The Feejee Mermaid was originally brought to the American Museum in 1842 at a most extraordinary expense for the evaluation of a “discerning public.” The patchwork creature was one of Barnum’s most outlandish and popular hoaxes, appealing to Americans’ fascination with puzzles and enjoyment in testing illusion.

Nine or 10 inches from forehead to tail, the “mermaid” lies nestled in layers of diaphanous white like a freshly unwrapped present. The fish parts are easy to recognize—there’s the mouth, with its needle-like teeth, and the spines that serve as stiff little fingers. The rest, less so. The narrow rib cage is patchy with fluff, and the stick-like arms are fashioned out of papier-mâché. With the jaunty upwards flick of its wrists and its surprised expression, it’s a bizarre, hairy pastiche of The Scream.

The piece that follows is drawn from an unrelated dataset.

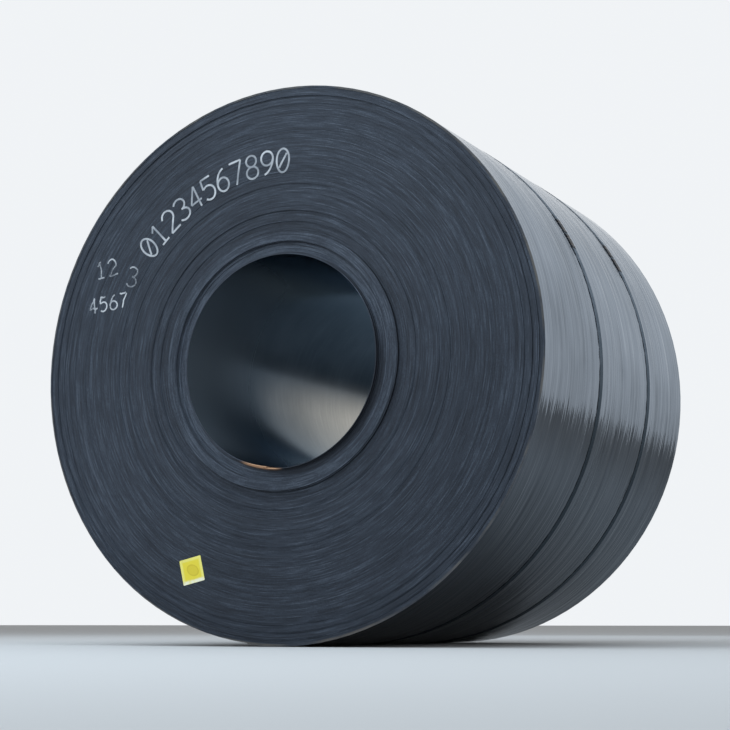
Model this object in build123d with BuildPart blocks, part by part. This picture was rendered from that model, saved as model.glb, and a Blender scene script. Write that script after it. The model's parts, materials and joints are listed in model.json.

The Feejee Mermaid is one of the most famous hoax “mermaids” of all time and the pride and joy of the Peabody Museum. It’s appeared everywhere from the American Museum of Natural History to “The X-Files,” but has resided at Harvard ever since 1897. She’s seen a lot of the world already.

The legend of the mermaid has persisted for thousands of years. Travellers of the sea still keep their eyes open in hopes of catching this mythical creature. Actual mermaids had been presented at shows for centuries. They were often dugongs. During the Renaissance and the Baroque eras, the remains of mermaids were a staple of cabinets of curiosities.